Cox Energy America: Raising Capital for a Strategic Plan
Cox Energy America (COXA) seeks to raise US$32 million in capital in a second PO offering to implement its strategic plan for the period 2020 – 2024 period, which details expansion plans in solar photovoltaic (PV) projects with a total energy production capability of 1,400 MW throughout the region.
For Mexico, specifically, it is to have 600 MW in operation plants and in partnership with Nexus Energia, to commercialize energy focused on large clients. According to José A. Hurtado de Mendoza, CEO of COXA who was recently appointed to lead expansion efforts in the region, the approach in Mexico is based on its recognition of “the great problem of saturation of transmission networks.”
“Additionally, the capital increase will [also] contribute to reinforce the stock liquidity plan for COXA, seeking to increase the stock’s performance, while continuously seek[ing] the highest return for our shareholders” added Enrique Riquelme Vives, chairman of the board of directors.
On Monday, the company offered 18.47 million registered shares at US$1.71 dollars, and although they started strong by the end of the day shares had fallen by roughly seven percent. Today, it is up 3.45 percent, standing at US$1.50. This follows only a year after the company debuted in the Mexican Institutional Stock Market (BMV) as the first solar company in the region.

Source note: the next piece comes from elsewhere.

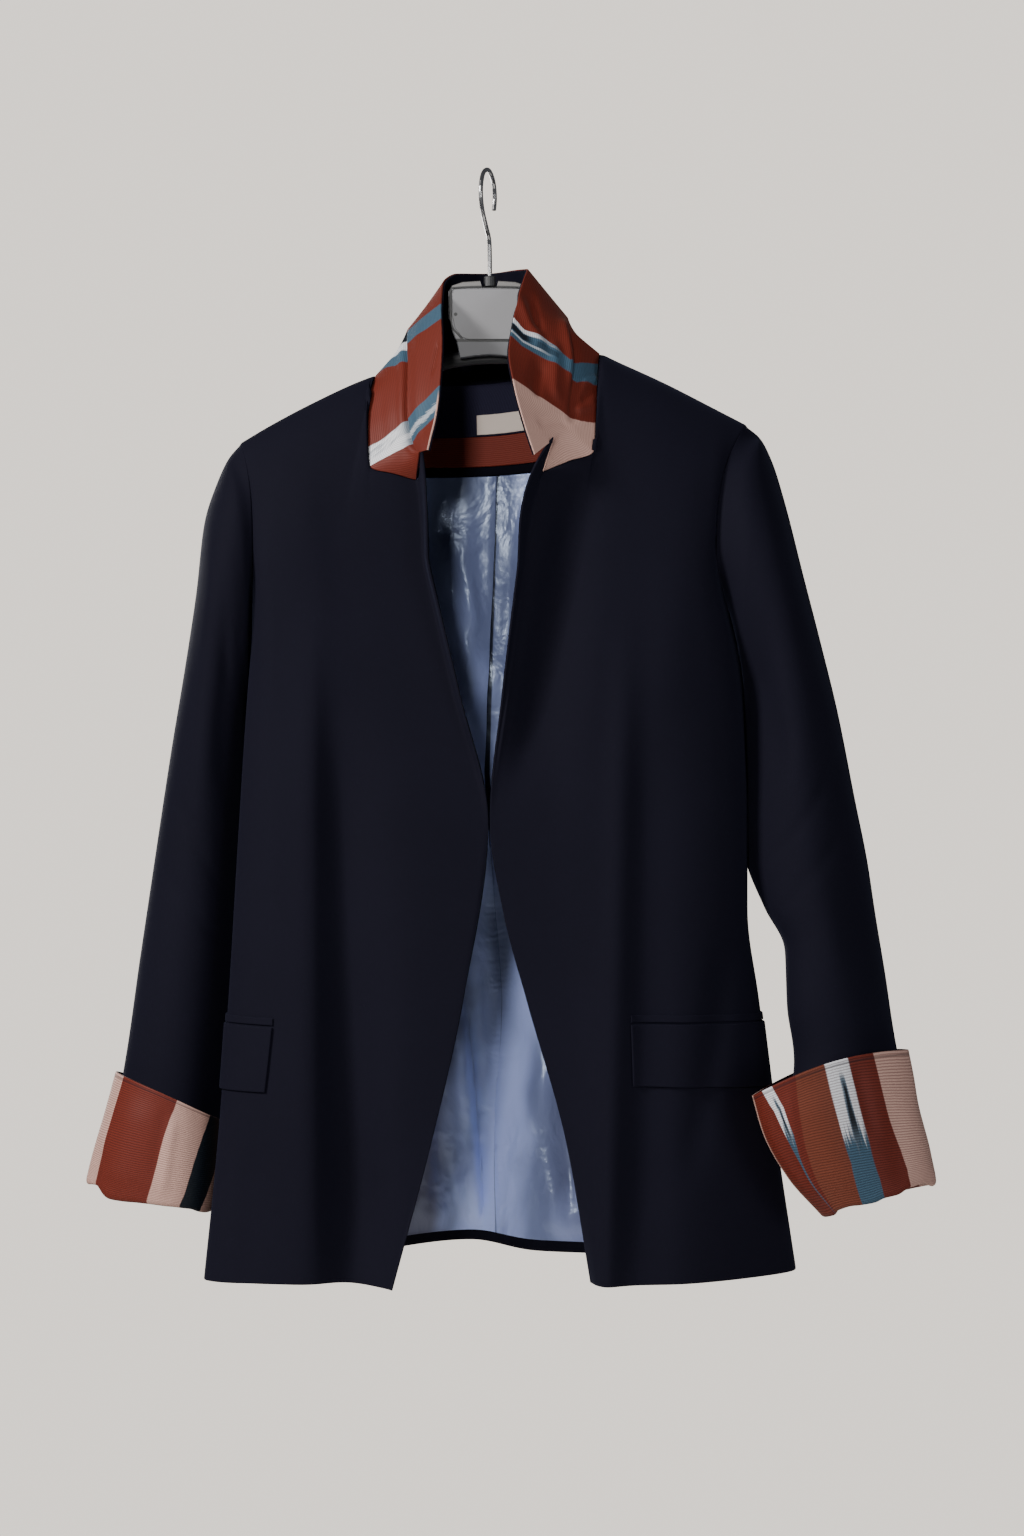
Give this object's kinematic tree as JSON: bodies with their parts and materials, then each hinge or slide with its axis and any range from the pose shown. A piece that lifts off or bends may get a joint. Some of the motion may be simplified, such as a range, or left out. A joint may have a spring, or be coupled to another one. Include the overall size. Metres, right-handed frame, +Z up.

Hurtado de Mendoza explained that the Spanish company chose to debut in Mexico before its native country because it found itself well positioned, demand growth and a firm commitment to renewables throughout the continent. Although the company chose Mexico for its growth opportunities, they have not ruled out Spain says the CEO.
Given Mexico’s turbulent energy sector and AMLOs animosity towards private industry, COXA plans to stay away from places that have renewable project saturation, mainly the Sonoran Desert and Oaxaca. Instead, the company plans to go where there is the greatest need, naturally, where it is most lucrative. Despite Mexico’s current energy outlook, COXA executives are clam and confident that Mexico will still “become a leading region in investment in the renewable sector.”
Unshaken by the hostile business environment found in Mexico, COXA has doubled down and seeks to continue expansion efforts out of Mexico most likely until a more favorable administration comes into power. Until then, the company will focus its energy towards the fruition of 160MW project in Chile.